(Records)
-=-=-
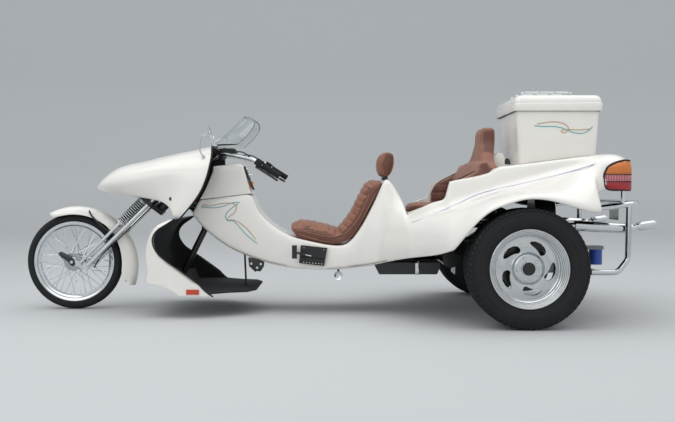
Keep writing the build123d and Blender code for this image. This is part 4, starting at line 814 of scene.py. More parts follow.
# Mirrors: small round glasses in chromed cups, each on a bent chromed stalk bolted to the cowl.
mirror_glass = surface("silvered_mirror_glass", {"Metallic": 1.0, "Roughness": 0.03}, ("#C9D2D6", "#C2CBD0"),
                       60, 4, 0.01, 0.02)
stalks = [(-712, 296, 912), (-730, 300, 932), (-733, 303, 985), (-727, 305, 1026), (-712, 310, 1036),
          (-690, 318, 1040), (-672, 324, 1050), (-668, 326, 1052)]
wire("mirror_stalks", [stalks], 4.5, chrome, "body", ("mirrors",), mirror=True)
bm = bmesh.new()
glass = bmesh.new()
for hand in (-1, 1):
    look = facing((-664, hand * 330, 1040), (25, 0, 10))
    lathe(bm, [(0, -7), (20, -6.5), (36, -3), (41, 2), (41.5, 5), (39, 5.5), (38, 3.2), (0, 3)], 40, look)
    lathe(glass, [(0, 3.6), (37.5, 3.6), (37.5, 3.1), (0, 3.1)], 40, look)
    foot = facing((-712, hand * 297, 912), (-0.2, hand * 0.6, 1))
    lathe(bm, [(6, -4), (10, -4), (10, 4), (6, 4)], 16, foot, closed=True)
finish_piece("mirror_cups", bm, chrome, "body", crease=35)
finish_piece("mirror_glasses", glass, mirror_glass, "body", crease=35)


# Neck stripes: fine lacquer lines along the neck's lower edge, and free curls of our own below the
# dash in tan and turquoise, laid down with a brush.
body_side = skin_of(body_skin)
neck_edge = [(-770, 548), (-757, 511), (-718, 470), (-674, 435), (-625, 400), (-579, 371), (-522, 345),
             (-476, 326), (-361, 288), (-246, 266), (-144, 256), (-16, 252), (68, 257), (150, 266),
             (265, 284), (340, 306)]
for rise, half, shade in ((11, 1.2, "umber"), (17, 0.8, "tan")):
    stripe("neck_stripe_" + shade, body_side, [(x, z + rise) for x, z in neck_edge], half, shade)
for number, (shade, run) in enumerate((
    ("tan", [(-742, 634), (-700, 622), (-640, 640), (-570, 646), (-534, 628), (-548, 585), (-590, 560),
             (-596, 540), (-560, 548), (-505, 520), (-455, 470), (-425, 430)]),
    ("turquoise", [(-748, 622), (-690, 612), (-620, 622), (-560, 650), (-520, 648)]),
    ("turquoise", [(-530, 640), (-590, 600), (-608, 560), (-590, 535), (-560, 545), (-520, 500), (-470, 445),
                   (-415, 405)]),
)):
    stripe(f"neck_curl_{number}", body_side, run, 2.6, shade)
crest_run = [(470, 541), (520, 560), (600, 597), (700, 640), (800, 690), (900, 722), (1043, 752),
             (1200, 790), (1340, 828), (1440, 862)]
stripe("crest_stripe", body_side, crest_run, 2.6, "lilac")


# The seats are foam on plywood under brown hide, sewn in pleats with piped edges. The hide is a full
# grain leather, pebbled a millimetre and a half across. It comes in a paler copy for faces that look
# up or ahead and a darker copy for faces that look sideways: painted light and painted shade.
def hide(name, shades):
    """A dyed hide: two shades in slow patches, a pebbled grain and faint folds."""
    made, tree, shader = start_material(name, {"Base Color": linear(shades[0]), "Roughness": 0.46,
        "Specular IOR Level": 0.45, "Sheen Weight": 0.12})
    coords = add_node(tree, "TexCoord", {})
    dye = add_node(tree, "TexNoise", {"Vector": coords.outputs["Object"], "Scale": 14.0, "Detail": 4.0})
    shade = add_node(tree, "Mix", {"data_type": "RGBA", 0: dye.outputs["Fac"], 6: linear(shades[0]),
        7: linear(shades[1])})
    tree.links.new(shade.outputs[2], shader.inputs["Base Color"])
    pebbles = add_node(tree, "TexVoronoi", {"Vector": coords.outputs["Object"], "Scale": 620.0})
    grain = add_node(tree, "Bump", {"Height": pebbles.outputs["Distance"], "Strength": 0.3,
        "Distance": 0.0006})
    folds = add_node(tree, "TexNoise", {"Vector": coords.outputs["Object"], "Scale": 38.0, "Detail": 5.0,
        "Distortion": 0.8})
    crease = add_node(tree, "Bump", {"Height": folds.outputs["Fac"], "Strength": 0.22, "Distance": 0.004,
        "Normal": grain.outputs["Normal"]})
    tree.links.new(crease.outputs["Normal"], shader.inputs["Normal"])
    return made


# One hide in two copies: paler for the lit faces, painted light, and darker for the side faces, painted
# shade.
hide_painted_lit = hide("brown_hide_painted_light", ("#94624B", "#80503C"))
hide_painted_shade = hide("brown_hide_painted_shade", ("#714737", "#5E382B"))
piping = surface("rolled_hide_piping", {"Roughness": 0.42}, ("#9A7261", "#825948"), 20, 1.2, 0.1, 0.3)
cloth_frames, smoothings = 20, 5


def puffed(name, bm, node, grooves, swell=9, voxel=8):
    """A pad: its blocks are joined, blown up by a short cloth run, then its sewn channels are pulled in."""
    mesh = bpy.data.meshes.new(name)
    bm.to_mesh(mesh)
    bm.free()
    form = bpy.data.objects.new(name, mesh)
    bpy.context.collection.objects.link(form)
    knit = form.modifiers.new("knit", "REMESH")
    knit.mode = "VOXEL"
    knit.voxel_size = voxel / 1000
    joined = bpy.data.meshes.new_from_object(form.evaluated_get(bpy.context.evaluated_depsgraph_get()))
    form.modifiers.clear()
    form.data = joined
    before = [v.co.copy() for v in joined.vertices]
    cloth = form.modifiers.new("cloth", "CLOTH")
    cloth.settings.use_pressure = True
    cloth.settings.uniform_pressure_force = 4
    cloth.settings.effector_weights.gravity = 0
    for frame_number in range(1, cloth_frames + 1):
        bpy.context.scene.frame_set(frame_number)
    blown = bpy.data.meshes.new_from_object(form.evaluated_get(bpy.context.evaluated_depsgraph_get()))
    form.modifiers.clear()
    bpy.context.scene.frame_set(1)
    for v, old, new in zip(joined.vertices, before, blown.vertices):
        way = new.co - old
        v.co = old + way * min(1, swell / 1000 / max(way.length, 1e-9))
    joined.update()
    bpy.data.objects.remove(form)
    bm = bmesh.new()
    bm.from_mesh(joined)
    for again in range(smoothings):
        bmesh.ops.smooth_vert(bm, verts=bm.verts, factor=0.5, use_axis_x=True, use_axis_y=True,
            use_axis_z=True)
    bm.normal_update()
    pulls = [(v, v.normal * (-grooves(v.co * 1000, v.normal) / 1000)) for v in bm.verts]
    for v, pull in pulls:
        v.co += pull
    # Faces that look sideways take the darker copy of the hide and the rest the paler one: painted shade and
    # painted light.
    for f in bm.faces:
        f.material_index = 0 if abs(f.normal.y) < 0.72 else 1
    made = finish_piece(name, bm, (hide_painted_lit, hide_painted_shade), "body", (node,), crease=0)
    fine = made.modifiers.new("fine", "SUBSURF")
    fine.levels = fine.render_levels = 1
    return made


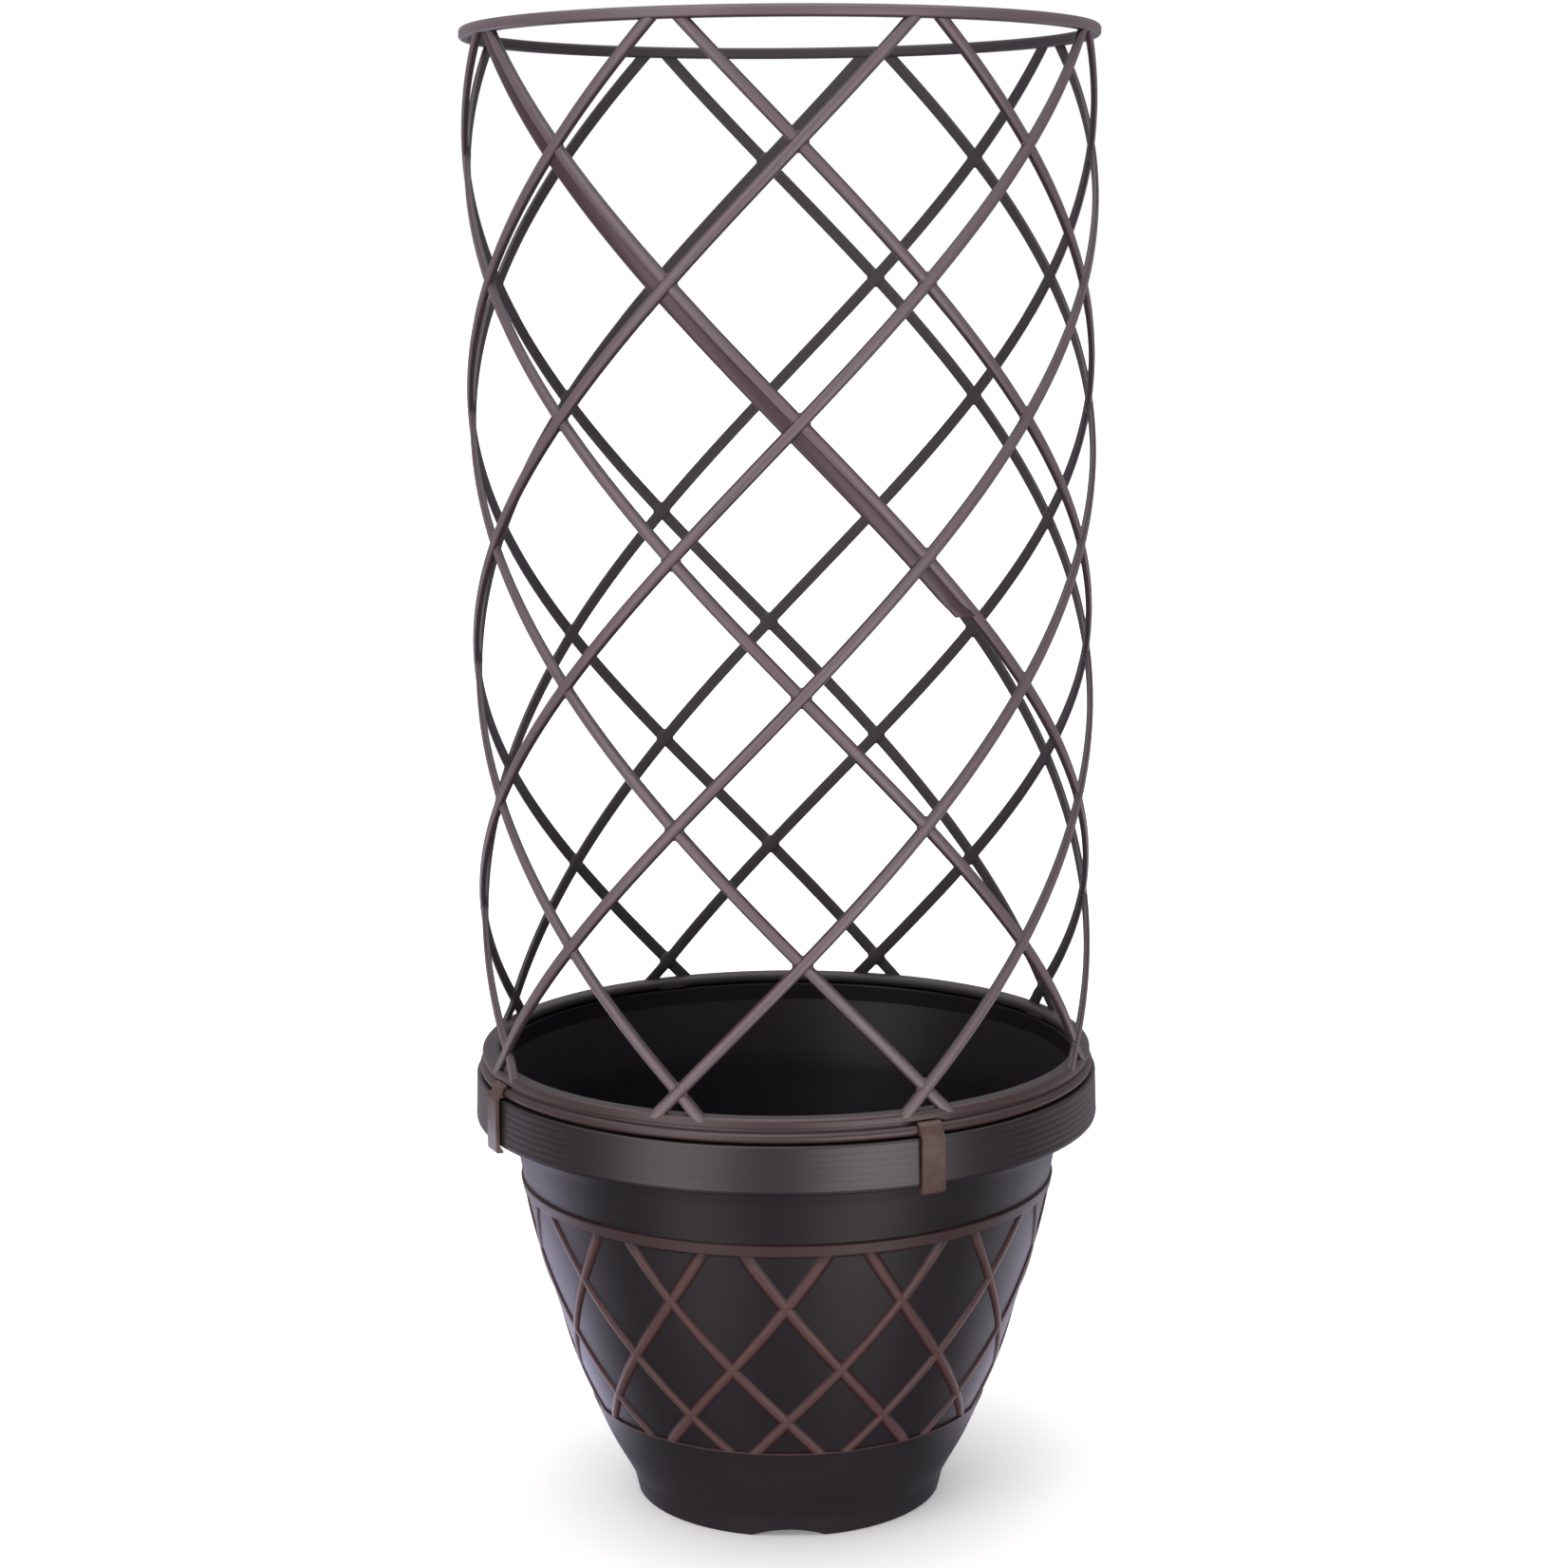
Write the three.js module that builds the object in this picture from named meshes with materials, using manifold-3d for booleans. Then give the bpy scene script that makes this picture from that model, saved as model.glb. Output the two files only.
-=-=-
* Your objective
Using the exact wording, write out all of the records.

* Solution to this task
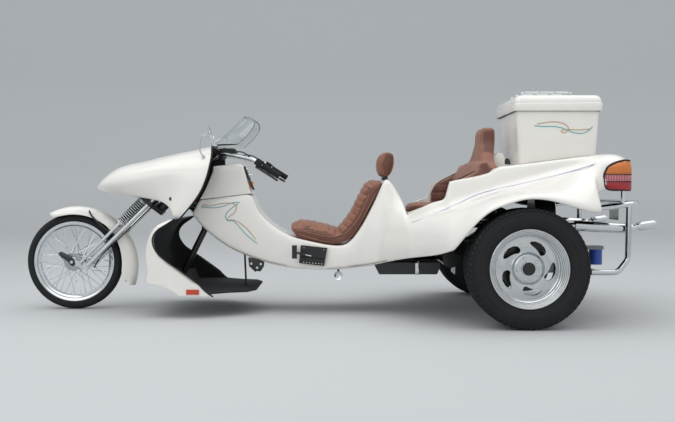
Keep writing the build123d and Blender code for this image. This is part 4, starting at line 814 of scene.py. More parts follow.
# Mirrors: small round glasses in chromed cups, each on a bent chromed stalk bolted to the cowl.
mirror_glass = surface("silvered_mirror_glass", {"Metallic": 1.0, "Roughness": 0.03}, ("#C9D2D6", "#C2CBD0"),
                       60, 4, 0.01, 0.02)
stalks = [(-712, 296, 912), (-730, 300, 932), (-733, 303, 985), (-727, 305, 1026), (-712, 310, 1036),
          (-690, 318, 1040), (-672, 324, 1050), (-668, 326, 1052)]
wire("mirror_stalks", [stalks], 4.5, chrome, "body", ("mirrors",), mirror=True)
bm = bmesh.new()
glass = bmesh.new()
for hand in (-1, 1):
    look = facing((-664, hand * 330, 1040), (25, 0, 10))
    lathe(bm, [(0, -7), (20, -6.5), (36, -3), (41, 2), (41.5, 5), (39, 5.5), (38, 3.2), (0, 3)], 40, look)
    lathe(glass, [(0, 3.6), (37.5, 3.6), (37.5, 3.1), (0, 3.1)], 40, look)
    foot = facing((-712, hand * 297, 912), (-0.2, hand * 0.6, 1))
    lathe(bm, [(6, -4), (10, -4), (10, 4), (6, 4)], 16, foot, closed=True)
finish_piece("mirror_cups", bm, chrome, "body", crease=35)
finish_piece("mirror_glasses", glass, mirror_glass, "body", crease=35)


# Neck stripes: fine lacquer lines along the neck's lower edge, and free curls of our own below the
# dash in tan and turquoise, laid down with a brush.
body_side = skin_of(body_skin)
neck_edge = [(-770, 548), (-757, 511), (-718, 470), (-674, 435), (-625, 400), (-579, 371), (-522, 345),
             (-476, 326), (-361, 288), (-246, 266), (-144, 256), (-16, 252), (68, 257), (150, 266),
             (265, 284), (340, 306)]
for rise, half, shade in ((11, 1.2, "umber"), (17, 0.8, "tan")):
    stripe("neck_stripe_" + shade, body_side, [(x, z + rise) for x, z in neck_edge], half, shade)
for number, (shade, run) in enumerate((
    ("tan", [(-742, 634), (-700, 622), (-640, 640), (-570, 646), (-534, 628), (-548, 585), (-590, 560),
             (-596, 540), (-560, 548), (-505, 520), (-455, 470), (-425, 430)]),
    ("turquoise", [(-748, 622), (-690, 612), (-620, 622), (-560, 650), (-520, 648)]),
    ("turquoise", [(-530, 640), (-590, 600), (-608, 560), (-590, 535), (-560, 545), (-520, 500), (-470, 445),
                   (-415, 405)]),
)):
    stripe(f"neck_curl_{number}", body_side, run, 2.6, shade)
crest_run = [(470, 541), (520, 560), (600, 597), (700, 640), (800, 690), (900, 722), (1043, 752),
             (1200, 790), (1340, 828), (1440, 862)]
stripe("crest_stripe", body_side, crest_run, 2.6, "lilac")


# The seats are foam on plywood under brown hide, sewn in pleats with piped edges. The hide is a full
# grain leather, pebbled a millimetre and a half across. It comes in a paler copy for faces that look
# up or ahead and a darker copy for faces that look sideways: painted light and painted shade.
def hide(name, shades):
    """A dyed hide: two shades in slow patches, a pebbled grain and faint folds."""
    made, tree, shader = start_material(name, {"Base Color": linear(shades[0]), "Roughness": 0.46,
        "Specular IOR Level": 0.45, "Sheen Weight": 0.12})
    coords = add_node(tree, "TexCoord", {})
    dye = add_node(tree, "TexNoise", {"Vector": coords.outputs["Object"], "Scale": 14.0, "Detail": 4.0})
    shade = add_node(tree, "Mix", {"data_type": "RGBA", 0: dye.outputs["Fac"], 6: linear(shades[0]),
        7: linear(shades[1])})
    tree.links.new(shade.outputs[2], shader.inputs["Base Color"])
    pebbles = add_node(tree, "TexVoronoi", {"Vector": coords.outputs["Object"], "Scale": 620.0})
    grain = add_node(tree, "Bump", {"Height": pebbles.outputs["Distance"], "Strength": 0.3,
        "Distance": 0.0006})
    folds = add_node(tree, "TexNoise", {"Vector": coords.outputs["Object"], "Scale": 38.0, "Detail": 5.0,
        "Distortion": 0.8})
    crease = add_node(tree, "Bump", {"Height": folds.outputs["Fac"], "Strength": 0.22, "Distance": 0.004,
        "Normal": grain.outputs["Normal"]})
    tree.links.new(crease.outputs["Normal"], shader.inputs["Normal"])
    return made


# One hide in two copies: paler for the lit faces, painted light, and darker for the side faces, painted
# shade.
hide_painted_lit = hide("brown_hide_painted_light", ("#94624B", "#80503C"))
hide_painted_shade = hide("brown_hide_painted_shade", ("#714737", "#5E382B"))
piping = surface("rolled_hide_piping", {"Roughness": 0.42}, ("#9A7261", "#825948"), 20, 1.2, 0.1, 0.3)
cloth_frames, smoothings = 20, 5


def puffed(name, bm, node, grooves, swell=9, voxel=8):
    """A pad: its blocks are joined, blown up by a short cloth run, then its sewn channels are pulled in."""
    mesh = bpy.data.meshes.new(name)
    bm.to_mesh(mesh)
    bm.free()
    form = bpy.data.objects.new(name, mesh)
    bpy.context.collection.objects.link(form)
    knit = form.modifiers.new("knit", "REMESH")
    knit.mode = "VOXEL"
    knit.voxel_size = voxel / 1000
    joined = bpy.data.meshes.new_from_object(form.evaluated_get(bpy.context.evaluated_depsgraph_get()))
    form.modifiers.clear()
    form.data = joined
    before = [v.co.copy() for v in joined.vertices]
    cloth = form.modifiers.new("cloth", "CLOTH")
    cloth.settings.use_pressure = True
    cloth.settings.uniform_pressure_force = 4
    cloth.settings.effector_weights.gravity = 0
    for frame_number in range(1, cloth_frames + 1):
        bpy.context.scene.frame_set(frame_number)
    blown = bpy.data.meshes.new_from_object(form.evaluated_get(bpy.context.evaluated_depsgraph_get()))
    form.modifiers.clear()
    bpy.context.scene.frame_set(1)
    for v, old, new in zip(joined.vertices, before, blown.vertices):
        way = new.co - old
        v.co = old + way * min(1, swell / 1000 / max(way.length, 1e-9))
    joined.update()
    bpy.data.objects.remove(form)
    bm = bmesh.new()
    bm.from_mesh(joined)
    for again in range(smoothings):
        bmesh.ops.smooth_vert(bm, verts=bm.verts, factor=0.5, use_axis_x=True, use_axis_y=True,
            use_axis_z=True)
    bm.normal_update()
    pulls = [(v, v.normal * (-grooves(v.co * 1000, v.normal) / 1000)) for v in bm.verts]
    for v, pull in pulls:
        v.co += pull
    # Faces that look sideways take the darker copy of the hide and the rest the paler one: painted shade and
    # painted light.
    for f in bm.faces:
        f.material_index = 0 if abs(f.normal.y) < 0.72 else 1
    made = finish_piece(name, bm, (hide_painted_lit, hide_painted_shade), "body", (node,), crease=0)
    fine = made.modifiers.new("fine", "SUBSURF")
    fine.levels = fine.render_levels = 1
    return made


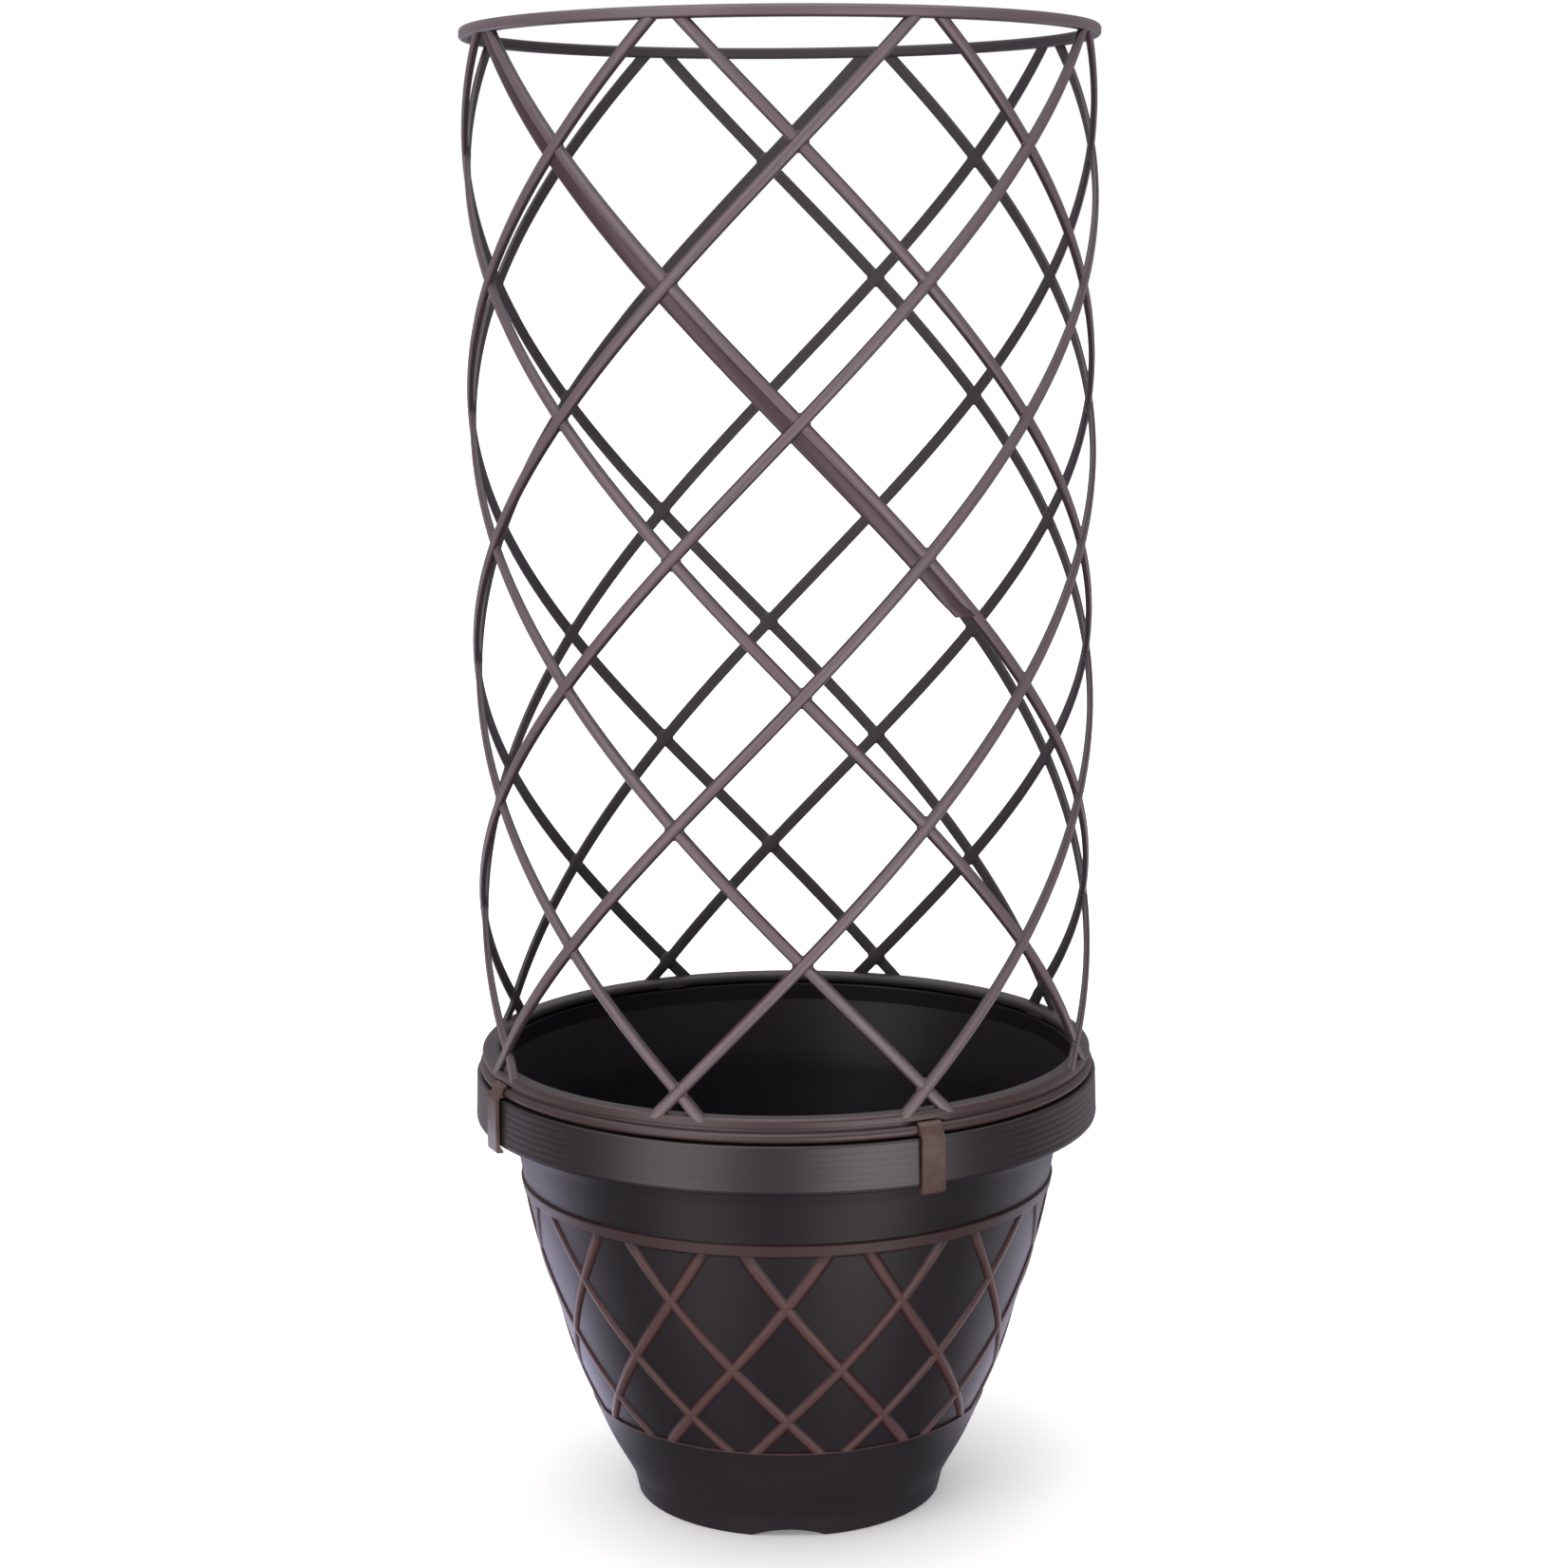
Write the three.js module that builds the object in this picture from named meshes with materials, using manifold-3d for booleans. Then give the bpy scene script that makes this picture from that model, saved as model.glb. Output the two files only.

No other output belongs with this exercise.